Le superbe livre de Tom Lanoye La Langue de ma mère, Sprakeloos en néerlandais, raconte la vie – qui ne devait pas être si différente de celle de Lucien, né en 1946 – des parents de cet auteur flamand que d’aucuns jugent l’égal d’Hugo Claus, au creux de la Flandre-Orientale et au mitan des années 1960-1970. Une époque où se met en place la fixation de la frontière linguistique et la fin de la francisation des néerlandophones. Ce sont les derniers feux de la ruralité flamande qu’a aussi connue Lucien. Les vies sont alors rythmées par le travail et par les week-ends de printemps pour les parties de pêche le long de la rivière Dendre. Dans les commerces de Mere, la clochette tinte et annonce le client. Les ouvriers se rendent à vélo dans les usines de textile aux alentours d’Alost, qui vont bientôt mettre la clé sous la porte. Lucien court déjà dans les années 1960 mais, en semaine, se lève à quatre heures pour livrer à vélo les journaux dans les communes environnantes de Mere. Les actualités de 1976 le suivent chez son ancien patron, un menuisier qui assemble des cercueils. Lucien, des doigts, caresse une planche de chêne. 

Je me souviens de lui sur le Tour 2000. Il était au volant d’une voiture sur le Tour. Une Citroën blanche floquée aux couleurs de VTM, une chaîne privée flamande. Il conduisait deux confrères : « On est comme une petite famille dans la voiture. On fait toutes les courses cyclistes ensemble. » Lucien est d’ailleurs longtemps resté fidèle à la marque.

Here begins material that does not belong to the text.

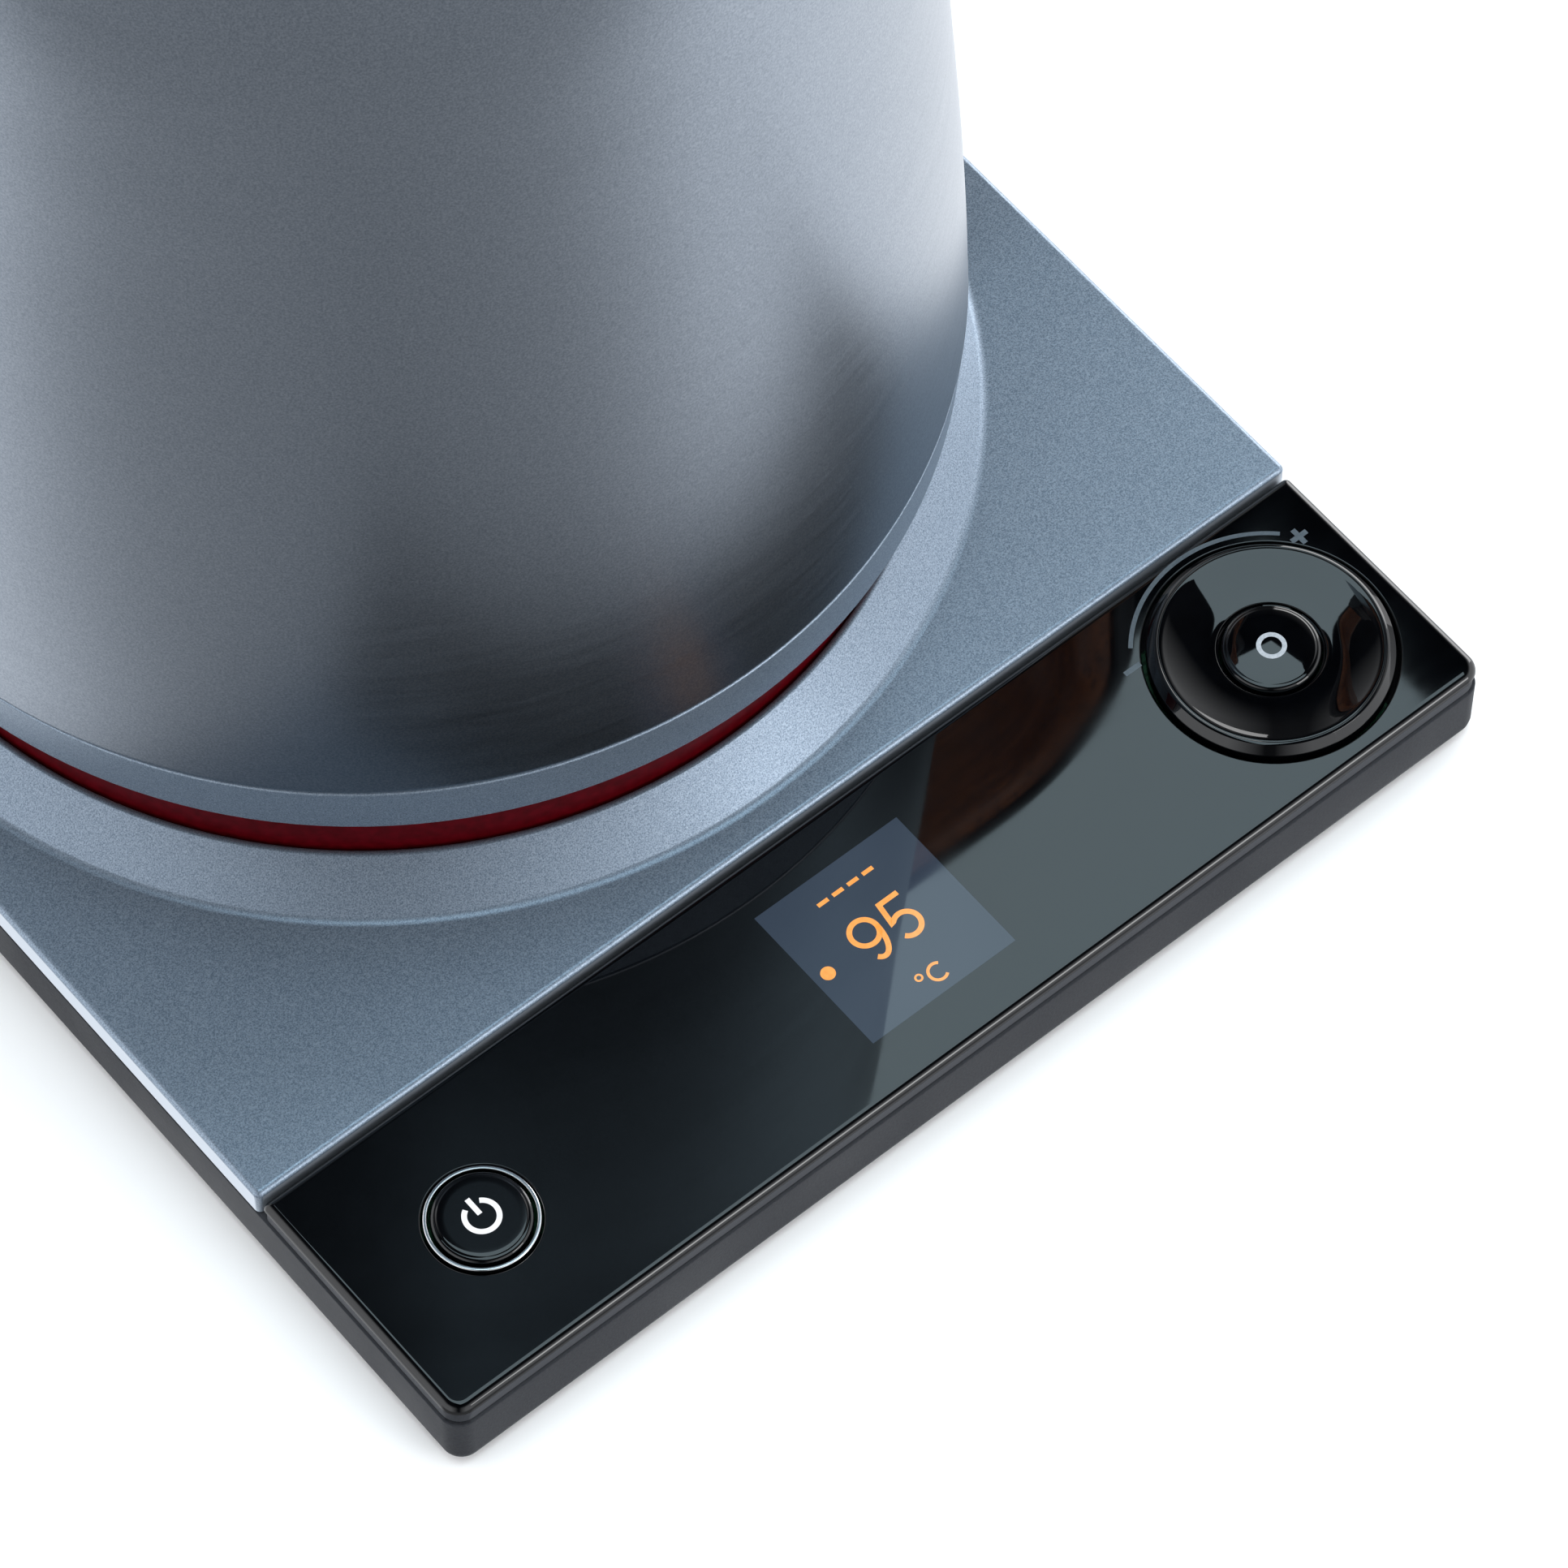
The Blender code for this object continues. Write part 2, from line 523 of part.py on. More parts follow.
def kettle_bottom(mats):
    """Foot ring, underside cover, water-side plate, element, probe and connector."""
    slope_r = body_radius(SHELL_Z)
    revolve("foot_ring", [
        (0.0736, FOOT_RING_Z + 0.0004), (0.0762, FOOT_RING_Z), (0.0766, FOOT_RING_Z + 0.0005),
        (slope_r - 0.0001, SHELL_Z - 0.0006), (slope_r - 0.0004, SHELL_Z - SEAM),
        (0.0736, SHELL_Z - SEAM)], AXIS, mats["paint"], FINE)
    revolve("bottom_cover", [
        (0.0160, 0.0320), (0.0664, 0.0320), (0.0672, SEAT_TOP + SEAM), (0.0712, SEAT_TOP + SEAM),
        (0.0728, 0.0320), (0.0733, 0.0345), (0.0733, 0.0360), (0.0690, 0.0360), (0.0680, 0.0340),
        (0.0160, 0.0340)], AXIS, mats["black"])
    plate_r = body_radius(SHELL_Z) - SHELL_WALL - 0.0006
    water_plate = revolve("heater_plate", [(0, 0.0452), (plate_r, 0.0452), (plate_r, 0.0460),
                                           (0, 0.0460)], AXIS, mats["bright"])
    probe_at = from_axis(0.022)
    way = revolve("probe_way", [(0, 0.040), (0.0034, 0.040), (0.0034, 0.050), (0, 0.050)],
                  probe_at, steps=TINY)
    boolean(water_plate, way)
    diffuser = revolve("diffuser_plate", [(0, 0.0434), (0.060, 0.0434), (0.060, 0.0449),
                                          (0, 0.0449)], AXIS, mats["alloy"])
    boolean(diffuser, way)
    tube = [(0.048 + 0.0032 * math.cos(math.radians(a)), 0.0399 + 0.0032 * math.sin(math.radians(a)))
            for a in range(0, 360, 45)]
    element = revolve("heating_element", tube, AXIS, mats["alloy"], 32)
    gap = block("element_gap", from_axis(0.048), (0.02, 0.008, 0.012), 0.034)
    boolean(element, gap)
    revolve("probe_seal", [(0.0022, 0.0450), (0.0031, 0.0450), (0.0031, 0.0463), (0.0048, 0.0463),
                           (0.0048, 0.0474), (0.0022, 0.0474)], probe_at, mats["red"], TINY)
    revolve("temperature_probe", [(0, 0.0375), (0.0019, 0.0375), (0.0019, 0.0570),
                                  (0.0012, 0.0580), (0, 0.0582)], probe_at, mats["bright"], TINY)
    block("thermal_cutout", from_axis(-0.030), (0.020, 0.024, 0.0078), 0.0345, mats["black"])
    revolve("kettle_connector", [
        (0.0064, 0.0185), (0.0120, 0.0175), (0.0138, 0.0190), (0.0138, 0.0300), (0.0157, 0.0310),
        (0.0157, 0.0400), (0, 0.0400), (0, 0.0310), (0.0064, 0.0310)], AXIS, mats["black"])
    revolve("connector_contact", [(0.0029, 0.0225), (0.0036, 0.0225), (0.0036, 0.0306),
                                  (0.0029, 0.0306)], AXIS, mats["brass"], SMALL)


def lid_collar(mats):
    """Moulded rim of the kettle: an outer band, a spigot inside the shell, the mouth."""
    spigot_r = body_radius(SHELL_TOP) - SHELL_WALL - SEAM
    collar = revolve("lid_collar", [
        (MOUTH_R, 0.1765), (spigot_r, 0.1765), (spigot_r, SHELL_TOP + SEAM),
        *body_outline(SHELL_TOP + SEAM, COLLAR_TOP), (MOUTH_R, COLLAR_TOP)],
        AXIS, mats["paint"], FINE)
    return boolean(collar, spout_loft("collar_mouth_cut", -SPOUT_WALL, MOUTH_CUT_TOP))


def lid_cover(mats):
    low = COLLAR_TOP + SEAM
    outside = body_outline(low, LID_TOP)
    inside = [(max(r - 0.0018, 0), z - 0.0016) for r, z in outside[1:]]
    cover = revolve("lid_cover", [*outside, *inside[::-1], (inside[0][0], low)],
                    AXIS, mats["steel"], FINE)
    behind = block("behind_lid", from_axis(LID_CUT_X + 0.03), (0.06, 0.15, 0.05), 0.19)
    boolean(cover, behind)
    rear_wall = block("lid_rear_wall", from_axis(LID_CUT_X - 0.0008), (0.0022, 0.084, 0.0110),
                      low, edge=0.0002)
    boolean(cover, rear_wall, "UNION")
    knuckle = rod("lid_knuckle", from_axis(PIVOT_X, -0.0088, PIVOT_Z),
                  from_axis(PIVOT_X, 0.0088, PIVOT_Z), 0.0040)
    boolean(cover, knuckle, "UNION")
    strap = block("lid_strap", from_axis((LID_CUT_X + PIVOT_X) / 2 - 0.002), (0.0135, 0.0150, 0.0052),
                  PIVOT_Z - 0.0036)
    boolean(cover, strap, "UNION")
    pin_way = rod("lid_pin_way", from_axis(PIVOT_X, -0.012, PIVOT_Z),
                  from_axis(PIVOT_X, 0.012, PIVOT_Z), 0.0019, steps=TINY)
    boolean(cover, pin_way)
    keeper = block("lid_keeper", from_axis(LID_CUT_X), (0.006, 0.0074, 0.0044), LATCH_Z - 0.0022)
    boolean(cover, keeper)
    return cover


def lid(mats):
    cover = lid_cover(mats)
    liner = revolve("lid_inner", [
        (0, LINER_Z), (LINER_R - 0.0015, LINER_Z), (LINER_R, LINER_Z + 0.0015), (LINER_R, LINER_FLANGE_Z),
        (LINER_FLANGE_R, LINER_FLANGE_Z), (LINER_FLANGE_R, COLLAR_TOP - SEAM), (0, COLLAR_TOP - SEAM)],
        AXIS, mats["black"], FINE)
    swing_room = block("liner_swing_room", from_axis(LID_CUT_X + 0.015), (0.03, 0.13, 0.01), 0.1943)
    boolean(liner, swing_room)
    seal = revolve("lid_seal", [(0.0573, 0.1917), (0.0600, 0.1922), (0.0606, 0.1930),
                                (0.0600, 0.1938), (0.0573, 0.1942)], AXIS, mats["rubber"], FINE)
    pin = rod("hinge_pin", from_axis(PIVOT_X, -0.0135, PIVOT_Z),
              from_axis(PIVOT_X, 0.0135, PIVOT_Z), 0.0015, mats["bright"], TINY)
    return pivot("lid_axis", from_axis(PIVOT_X, 0, PIVOT_Z), [cover, liner, seal]), pin


def handle_root(low):
    """Gusset that carries the handle: tall over the hinge, tapering up to the grip's section."""
    top, corner = HANDLE_TOP, 0.0030
    sections = []
    for x, half, foot in ((0.0532, 0.0130, low), (0.0680, 0.0122, low + 0.0010),
                          (0.0740, 0.0108, low + 0.0105), (0.0782, HANDLE_W / 2, top - HANDLE_T)):
        outline = rounded_rect(-half, half, foot, top, [0.0012, 0.0012, corner, corner], 0, 3)
        sections.append([from_axis(x, y, z) for y, z, _ in outline])
    return loft("handle_root", sections)


def hinge_housing(mats):
    """Rear part of the dome behind the lid, with the root of the handle standing on it."""
    low = COLLAR_TOP + SEAM
    housing = revolve("hinge_housing", [*body_outline(low, LID_TOP), (0, low)],
                      AXIS, mats["black"], FINE)
    before = block("before_housing", from_axis(LID_CUT_X + 0.0010 - 0.08), (0.16, 0.16, 0.05), 0.18)
    boolean(housing, before)
    boolean(housing, handle_root(low + 0.0011), "UNION")
    cheeks = rod("hinge_cheeks", from_axis(PIVOT_X, -0.0127, PIVOT_Z),
                 from_axis(PIVOT_X, 0.0127, PIVOT_Z), 0.0047)
    boolean(housing, cheeks, "UNION")
    sweep = rod("knuckle_room", from_axis(PIVOT_X, -0.0092, PIVOT_Z),
                from_axis(PIVOT_X, 0.0092, PIVOT_Z), 0.0046)
    boolean(housing, sweep)
    strap_room = block("strap_room", from_axis(PIVOT_X - 0.004), (0.0130, 0.0186, 0.020),
                       PIVOT_Z - 0.0050)
    boolean(housing, strap_room)
    pin_way = rod("housing_pin_way", from_axis(PIVOT_X, -0.015, PIVOT_Z),
                  from_axis(PIVOT_X, 0.015, PIVOT_Z), 0.0018, steps=TINY)
    boolean(housing, pin_way)
    boolean(housing, block("bolt_way", from_axis(0.0510), (0.030, 0.0070, 0.0042), LATCH_Z - 0.0021))
    boolean(housing, block("release_way", from_axis(RELEASE_X), (0.0130, 0.0150, 0.030), 0.2051))
    return housing


def handle_path():
    """(point, along) frames down the middle of the grip: out, round a bend, down, round, back."""
    top_z, out_x = HANDLE_TOP - HANDLE_T / 2, HANDLE_REACH - HANDLE_T / 2
    bend, foot_bend = HANDLE_BEND, HANDLE_FOOT_BEND
    frames = [((HANDLE_START_X, top_z), 0.0)]
    for i in range(7):
        turn = math.radians(TOP_TURN * i / 6)
        frames.append(((out_x - bend + bend * math.sin(turn), top_z - bend + bend * math.cos(turn)),
                       turn))
    foot_x = out_x - HANDLE_LEAN - foot_bend
    for i in range(7):
        turn = math.radians(TOP_TURN + FOOT_TURN * i / 6)
        frames.append(((foot_x + foot_bend * math.sin(turn),
                        HANDLE_FOOT_Z + foot_bend + foot_bend * math.cos(turn)), turn))
    (x, z), turn = frames[-1]
    run = (x - HANDLE_END_X) / -math.cos(turn)
    frames.append(((x + run * math.cos(turn), z - run * math.sin(turn)), turn))
    return frames


def grip_section(low, high, half, point, turn):
    """Rounded bar section across the path; low and high measure across it, outward positive."""
    corner = 0.0038 if high - low > 0.006 else 0.0028
    section = []
    for cy, ct, start in ((half - corner, high - corner, 0), (-half + corner, high - corner, 90),
                          (-half + 0.0012, low + 0.0012, 180), (half - 0.0012, low + 0.0012, 270)):
        r = corner if start < 180 else 0.0012
        for a in (0, 30, 60, 90):
            angle = math.radians(start + a)
            across = ct + r * math.sin(angle)
            section.append(from_axis(point[0] + across * math.sin(turn),
                                     cy + r * math.cos(angle),
                                     point[1] + across * math.cos(turn)))
    return section


def handle(mats):
    frames = handle_path()
    half = HANDLE_W / 2
    loft("handle_cover", [grip_section(0.0002, HANDLE_T / 2, half, p, t) for p, t in frames],
         mats["black"])
    grip = [grip_section(0.0001, HANDLE_T / 2, half - 0.0006, p, t + math.pi) for p, t in frames]
    loft("handle_grip", grip, mats["walnut"])
    x, z = frames[-1][0]
    bracket_z0, bracket_z1 = z - 0.0045, z + 0.0055
    bracket = block("handle_bracket", from_axis(0.0790), (0.0080, 0.0160, bracket_z1 - bracket_z0),
                    bracket_z0, mats["bright"])
    boolean(bracket, shell_envelope("bracket_root_cut", -SEAM, 0.05, 0.15))
    for i, y in enumerate((-0.0045, 0.0045), 1):
        rod(f"handle_screw_{i}", from_axis(0.0700, y, z + 0.0005), from_axis(0.0830, y, z + 0.0005),
            0.0012, mats["bright"], 12)
        way = rod(f"handle_screw_way_{i}", from_axis(0.0600, y, z + 0.0005),
                  from_axis(0.0832, y, z + 0.0005), 0.0015, steps=12)
        boolean(bracket, way)
        boolean(bpy.data.objects["kettle_shell"], way)


def lid_release(mats):
    """Button on the handle root, the bolt it draws back and its return spring."""
    button = block("lid_release", from_axis(RELEASE_X), (0.0122, 0.0142, 0.0190), 0.2115,
                   mats["gloss"], edge=0.0008)
    bolt = block("latch_bolt", from_axis(BOLT_X), (0.0200, 0.0062, 0.0034), LATCH_Z - 0.0017,
                 mats["bright"])
    spring = coil("release_spring", from_axis(RELEASE_X, 0, 0.2061), 0.0032, 0.0004, 0.0046, 3,
                  (0, 0, 1), mats["bright"])
    pivot("release_axis", from_axis(RELEASE_X, 0, 0.2305), [button])
    pivot("bolt_axis", from_axis(BOLT_X, 0, LATCH_Z), [bolt])
    return spring


def build():
    clear_scene()
    mats = materials()
    base_tray(mats)
    top_cover(mats)
    panel_carrier(mats)
    control_panel(mats)
    power_trim_ring(mats)
    base_electronics(mats)
    base_connector(mats)
    inlet_gland(mats)
    feet_and_screws(mats)
    temperature_dial(mats)
    push_cap("dial_button", DIAL_AT, DIAL_BUTTON_R, DIAL_BUTTON_TOP_R, 0.0158, 0.0002, 0.0006, mats)
    push_cap("power_button", POWER_AT, POWER_CAP_R, POWER_TOP_R, 0.0155, 0.0, 0.0009, mats)
    seat_ring(mats)
    kettle_shell(mats)
    kettle_bottom(mats)
    spout(mats)
    spout_filter(mats)
    lid_collar(mats)
    lid(mats)
    hinge_housing(mats)
    handle(mats)
    lid_release(mats)


build()
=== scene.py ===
import json
import math

import bmesh
import bpy
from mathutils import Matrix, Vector


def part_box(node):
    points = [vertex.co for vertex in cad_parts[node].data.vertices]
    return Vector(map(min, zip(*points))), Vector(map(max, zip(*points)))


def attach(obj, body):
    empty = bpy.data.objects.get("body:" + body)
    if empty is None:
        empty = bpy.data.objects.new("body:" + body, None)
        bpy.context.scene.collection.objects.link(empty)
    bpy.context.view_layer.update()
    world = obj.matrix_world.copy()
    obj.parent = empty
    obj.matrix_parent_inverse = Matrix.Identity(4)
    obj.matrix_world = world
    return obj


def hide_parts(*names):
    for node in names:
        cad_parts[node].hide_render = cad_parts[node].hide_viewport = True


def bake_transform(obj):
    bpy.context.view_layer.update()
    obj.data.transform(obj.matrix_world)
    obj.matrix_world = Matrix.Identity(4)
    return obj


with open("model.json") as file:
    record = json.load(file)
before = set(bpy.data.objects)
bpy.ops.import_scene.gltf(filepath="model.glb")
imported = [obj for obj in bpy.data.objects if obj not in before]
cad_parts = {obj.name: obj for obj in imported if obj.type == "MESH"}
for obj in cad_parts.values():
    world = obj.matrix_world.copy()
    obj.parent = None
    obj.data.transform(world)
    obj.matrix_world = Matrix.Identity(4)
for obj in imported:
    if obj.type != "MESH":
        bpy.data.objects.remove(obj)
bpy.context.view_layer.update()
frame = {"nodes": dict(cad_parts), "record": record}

SLOT_OF = {row["node"]: row["material_slot"] for row in frame["record"]["subparts"]}
BODY_OF = {node: body for body, nodes in frame["record"]["behaviour"]["bodies"].items()
           for node in nodes}

# --- sizes in metres, read from the frame where it has them -----------------
MM = 0.001


def centre_of(node):
    low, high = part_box(node)
    return (low + high) / 2


def plan_of(node):
    """The point on the table under the middle of a node."""
    middle = centre_of(node)
    return Vector((middle.x, middle.y, 0))


def heights_of(node):
    low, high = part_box(node)
    return low.z, high.z


def top_of(node):
    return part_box(node)[1].z


def span_of(node):
    low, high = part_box(node)
    return low.x, high.x, low.y, high.y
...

Il était devenu par la force des choses un spécialiste de la peau de chamois : « Quand on fait un métier, il faut le faire bien.  » Ça m’avait un peu remué de voir un ancien champion lustrer la carrosserie matin et soir. Mais Lucien trouvait ça normal : « À la maison, c’est aussi moi qui lave la voiture, alors pourquoi pas ici ? » Une manière de préciser fortement que toutes les victoires, y compris contre la poussière, s’accomplissent dans le silence et dans la banalité du travail.